Naturally co-working spaces are a great start for a small company, but if you’re ambitious, you’ll want your own place to bring business partners and investors to and the jump in real estate prices is not particularly helpful if startups are to be encouraged.
The second point that Malthouse made was a concern about creating a “very white, very make club” within the tech industry. That’s an enormous query ranging from more female and culturally diverse role models, to ways of encouraging STEM education for girls. No doubt a boost to either would be welcome, but for either sex, the problems for UK startups remain the same.
Nico Macdonald, works on communication, research and consultancy around networked societies and was hosting the talk. He spoke of a transition for London. “A city that has moved from being a 16-17th century trading city, to an 18-19th century manufacturing city, to a 19-20th century financial city. Can London transform itself?” he asked.
It’s a fair question. It’s one thing for a city to see some natural evolution, but is there more that is required other than a stamp of approval from the Prime Minister and the hope that the rest will fall into place?
The industries of the past in the capital saw a great deal of disruption and evolution through social and cultural changes over time. Can a city really change and an entire industry spread at the rate of digital growth on the Internet?
Rewarding success and failure
Wales opened his talk with a potted history of his career and an overview of his big successes and a number of failures. He compared the culture in Silicon Valley with that of London and said that the city is not too bad when it comes to accepting failure and that entrepreneurs should not feel a pressure if their startups don’t become a wild success or indeed they have to close altogether.
He also said that UK culture has a problem with the rich. That there is a habit of considering all wealthy people as the same and that there should be a separation between someone who worked hard and became successful and bankers who pay themselves nice fat bonuses out of tax-payer funded bailouts.

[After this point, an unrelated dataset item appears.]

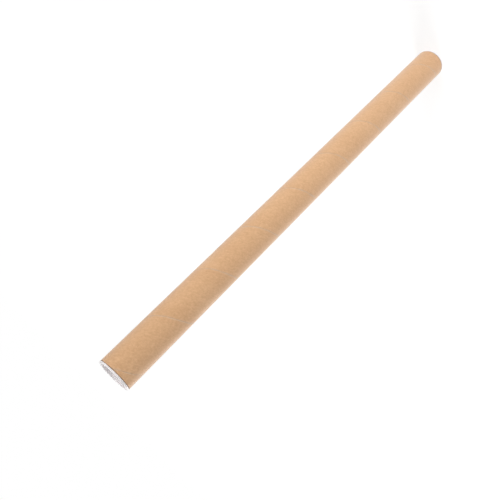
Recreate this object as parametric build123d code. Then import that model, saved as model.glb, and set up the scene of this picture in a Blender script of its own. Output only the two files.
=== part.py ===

He has a point, there is a culture of vilifying the rich when they are seen making extravagant purchases, but then if you’ve ever seen The Apprentice, you’ll hear Lord Sugar repeat his history as a self-made man until the cows come home.
The UK is not without its business icons, but Wales does have a point about pride in success. The British do tend to sound a little demure in comparison with their American cousins.
More Internet innovation
Wales also feels that as we are living through a period of upheaval in technology that there is plenty of room for future experimentation. He pointed out that his own work with Wikipedia could have happened in 1995 as the underlying technology was already in place, but the social experimentation had not happened until much later.
He feels that there is plenty to be working with right now, that there is a great deal more to explore just based on the technology currently available and that social innovation will get things moving.
One of the real sticklers that Wales highlighted in his talk is one that might be cause for political discomfort. Though there is government talk in the media about facilitating the growth of the technology sector, the UK laws make it difficult in areas like user-generated content for companies to take risks.
“There is an intimate connection between innovation prosperity and freedom. In order to have innovation you need a culture of freedom. The UK is relatively free but there are troubling intrusions,” said Wales.
He went on to list concerns about the UK libel laws and later pointed out that it is legislation like this that would have prevented a business like Wikipedia starting up in Britain. “We still don’t put servers here for that reason,” he noted.
This is not the only legislation that struck the Wikipedia founder as obstructive. The latest online notifications were also identified for what they are, “The silly nonsense around the EU cookie directive. That may have seemed a good idea to let people know a decade ago,” said Wales. “I’m mind boggled that we have this silly regulation to let people know. They can turn it off in their browser but guess what? Most of the internet won’t work.“
Wales rightly pointed out that legal barriers like the cookie directive may not have much of an impact on huge businesses like Yahoo and Google, but to learn ways to work with complicated legislation can mean extra strain for startups which may be better focusing on growth.
Or was Wales succinctly puts it, “Stay out of the way so that we can build a future.”
Wales is enthusiastic about the social aspects of Silicon Roundabout and the attention brought to Tech City, he feels that facilitating social processes by encouraging a hub to work in creates a fertile atmosphere for business.
Naturally being a Mayoral debate, a reception followed with a rousing presentation by Boris Johnson. “London is not only the financial capital of the world, it is not only an artistic and cultural capital of the world but it is also the technical creative, intellectual, scientific capital of the world. And the reason London has clusters of scientific excellence is because it welcomes talent from around the world,” said the Mayor.
But when fundamentals like legislation and rent are working against small tech businesses, is the government willing to push harder to lower these barriers to create the fantastic centre for technological and digital innovation that they love to offer sound bites on for the press?
Though Britain’s history for invention and technology is something to be proud of. The digital revolution looks as though it could do with some aid to infrastructure.
Hopefully debates like this will be followed by political action and support for tech startups, otherwise the proposed digital revolution is at risk of looking like little more than a war of words.